NB: There are particular specific requirements for your implementations of MinDist() and avgmindist() that are detailed in the specification.

In [None]:
#YOUR AVGMINDIST IMPLEMENTATION

def avgmindist(query : str, document : str) -> float
  #update your implementation here.
  return 0.0

You should test your impementation yourself, however to allow us to verify your implementation, we have created 9 testcases. Please run `run_test_cases()` and use its responses to answer the relevant quiz questions.



In [None]:
#DO NOT ALTER THIS CELL
TEST_CASES = [
  ('fermilab directory', 45, 567257), #1
  ('webcam', 45, 567257), #2
  ('DOM surface', 384034, 388292), #3
  ('DOM surface', 45, 384034), #4
  ('DOM surface document', 388292, 384034), #5
  ('DOM software AMANDA', 639302, 384034), #6
  ('fermilab directory', 388292, 384034), #7
  ('trigger data', 596532, 639302), #8
  ('underlying hardware', 384034, 333649) #9
]

def run_test_cases():
  docno=0
  body=3
  for i, (query, docid1, docid2) in enumerate(TEST_CASES):
    meta1 = index.getMetaIndex().getAllItems(docid1)
    meta2 = index.getMetaIndex().getAllItems(docid2)
    s1 = avgmindist(query, meta1[body])
    s2 = avgmindist(query, meta2[body])
    if s1 > s2:
      result = meta1[docno]
      cmpD = "%s > %s" % (meta1[docno],meta2[docno])
    elif s2 > s1:
      result = meta2[docno]
      cmpD = "%s > %s" % (meta2[docno],meta1[docno])
    else:
      result = "EQUAL"
      cmpD = "%s == %s" % (meta1[docno],meta2[docno])
    print("TEST CASE %d result %s " % (i+1, result))

run_test_cases()

You should now integrate your avgmindist() function into a new LTR model, and compare its MAP & P@5 performance to the LTR baseline. You can now answer the corresponding quiz questions.

In [None]:
#YOUR SOLUTION

# Q4 A 5-feature Learning-to-Rank Model

You will now experiment with the LightGBM LambdaMART technique where you include both your added features (URL Type and AvgMinDist) along the 3 initial features inc PL2 sample (5 features in total). 

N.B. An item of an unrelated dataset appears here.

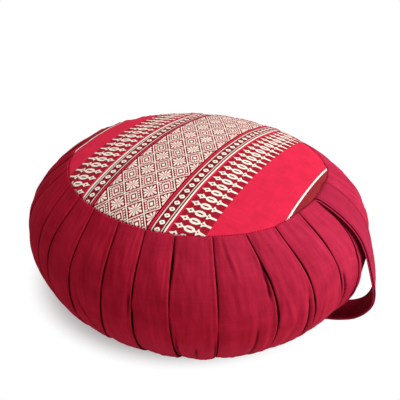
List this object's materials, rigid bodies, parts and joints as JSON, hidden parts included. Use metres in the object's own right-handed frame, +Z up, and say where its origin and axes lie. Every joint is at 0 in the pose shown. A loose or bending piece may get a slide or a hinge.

You need to learn a *new* model when using your final selection of 5 features.

Evaluate the performance of your resulting LTR system in comparison to the LTR baseline and answer the quiz questions.

In [None]:
#YOUR SOLUTION

# That's all Folks

**Submission Instructions:** Complete this notebook. All your answers to Exercise 3 must be submitted on the Exercise 3 Quiz instance on Moodle with your completed notebook (showing both your solutions and the results of their executions).


Your answers to the Quiz questions along with your .ipynb notebook file (showing code and outputs) must be submitted by **Friday 18th June 2021, 4:30pm**.